Smith argues in response that he and Lowe agreed to share the profits from the lease after the deduction of all expenses, including payments on the indebtedness incurred to purchase the compressors, and that he therefore shared an ownership interest in them. Although the sharing of profits can create a presumption of a partnership, as the Court noted in Burgess, it is not a conclusive test and is not sufficient to overcome the counter-assertion that he was receiving a share of the profits as compensation for his services as an independent contractor. See id.; Va. Code. Ann. § 50-73.88(C). Inasmuch as Smith has not demonstrated that he and the Defendants intended to "carry on as co-owners a business for profit" beyond a single transaction, or that they were outright co-owners of the compressors, as opposed to having an indirect interest insufficient to constitute an outright co-ownership, the Defendants are entitled to summary judgment.
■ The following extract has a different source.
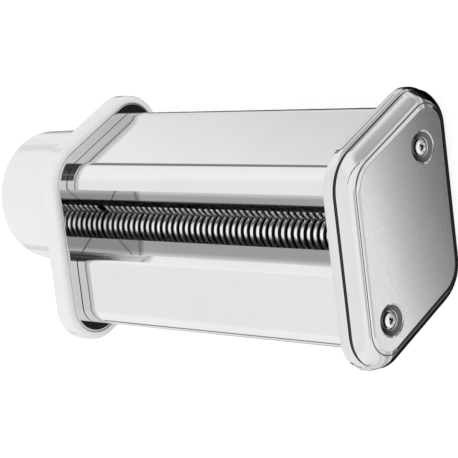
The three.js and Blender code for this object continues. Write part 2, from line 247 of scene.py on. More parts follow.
def loft(name, sections, closed=False):
    """Skins the outline through sections of (x, offset); a closed loft is a frame with a hole."""
    vertices = []
    for x, offset in sections:
        vertices += [(x, y, z) for y, z in outline(offset)]
    count = len(vertices) // len(sections)
    faces = []
    rows = len(sections) if closed else len(sections) - 1
    for row in range(rows):
        low, high = row * count, ((row + 1) % len(sections)) * count
        faces += [(low + i, low + (i + 1) % count, high + (i + 1) % count, high + i) for i in range(count)]
    if not closed:
        faces.append(tuple(range(count)))
        faces.append(tuple(range(len(vertices) - count, len(vertices))))
    return smooth_by_angle(mesh_from(name, vertices, faces))


def fillet(corner, before, after, radius, steps):
    """Points that round a corner of a profile between two straight runs."""
    corner, before, after = Vector(corner), Vector(before), Vector(after)
    a, b = (before - corner).normalized(), (after - corner).normalized()
    half = a.angle(b) / 2
    reach = radius / math.tan(half)
    centre = corner + (a + b).normalized() * (radius / math.sin(half))
    first = (corner + a * reach - centre).normalized()
    last = (corner + b * reach - centre).normalized()
    return [tuple(centre + first.slerp(last, i / steps) * radius) for i in range(steps + 1)]


def rounded(profile, radii, steps):
    """An open profile whose corners are rounded by the given radii; its two ends stay sharp."""
    points = []
    for i, corner in enumerate(profile):
        if radii[i]:
            points += fillet(corner, profile[i - 1], profile[i + 1], radii[i], steps)
        else:
            points.append(tuple(corner))
    return points


# ------------------------------------------------------------------ materials
ALONG = (0.02, 1, 1)  # lines that run along X
AROUND = (1, 0.02, 0.02)  # lines that run round the rollers
LINE_SCALE = 900  # fineness of the polishing lines
LINE_DEPTH = 0.05 * MM
# painted shade on the rear cover's lips, nearest the rollers: their colour is darkened where they would lie
# in shade
LIP_SHADE_FADE = (12.6 * MM, 14.9 * MM)  # Y range over which the painted shade on a lip fades out to the full tint
LIP_SHADE_TONE = 0.5


class Nodes:
    """A material's node tree, with short calls to add and link nodes."""

    def __init__(self, name):
        self.material = bpy.data.materials.new(name)
        self.material.use_nodes = True
        self.tree = self.material.node_tree
        self.shader = self.tree.nodes["Principled BSDF"]
        self.place = self.add("ShaderNodeTexCoord").outputs["Object"]

    def add(self, kind, **values):
        node = self.tree.nodes.new(kind)
        for key, value in values.items():
            setattr(node, key, value)
        return node

    def link(self, source, target):
        self.tree.links.new(source, target)

    def set(self, **values):
        for key, value in values.items():
            self.shader.inputs[key.replace("_", " ")].default_value = value

    def noise(self, scale, detail=3.0, stretch=(1, 1, 1)):
        mapping = self.add("ShaderNodeMapping")
        mapping.inputs["Scale"].default_value = stretch
        self.link(self.place, mapping.inputs["Vector"])
        noise = self.add("ShaderNodeTexNoise")
        noise.inputs["Scale"].default_value = scale
        noise.inputs["Detail"].default_value = detail
        self.link(mapping.outputs["Vector"], noise.inputs["Vector"])
        return noise.outputs["Fac"]

    def spread(self, source, low, high, start=0.3, end=0.7):
        """Maps a value from start..end to low..high."""
        ramp = self.add("ShaderNodeMapRange")
        for key, value in (("From Min", start), ("From Max", end), ("To Min", low), ("To Max", high)):
            ramp.inputs[key].default_value = value
        self.link(source, ramp.inputs["Value"])
        return ramp.outputs["Result"]

    def blend(self, factor, low, high):
        """A colour that runs from low to high with the factor."""
        ramp = self.add("ShaderNodeValToRGB")
        ramp.color_ramp.elements[0].color = (*low, 1)
        ramp.color_ramp.elements[1].color = (*high, 1)
        self.link(factor, ramp.inputs["Fac"])
        return ramp.outputs["Color"]

    def bump(self, source, strength, distance, below=None):
        bump = self.add("ShaderNodeBump")
        bump.inputs["Strength"].default_value = strength
        bump.inputs["Distance"].default_value = distance
        self.link(source, bump.inputs["Height"])
        if below:
            self.link(below, bump.inputs["Normal"])
        return bump.outputs["Normal"]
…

The Court notes as an aside that where, according to representations made at oral argument, Smith purportedly received some fourteen thousand dollars ($14,000) each month for at least three years, his "share" of over half a million dollars does not seem to be inequitable, even though he has not sought equitable relief on any concept of quantum meriuit.
IV. CONCLUSION
For the reasons discussed herein, Defendants' Motion for Summary Judgment (Docket No. 38) is GRANTED, and Defendants' Motion in Limine (Docket No. 40) is DENIED AS MOOT where it concerns possible trial issues that will now be cancelled.An appropriate Order shall issue.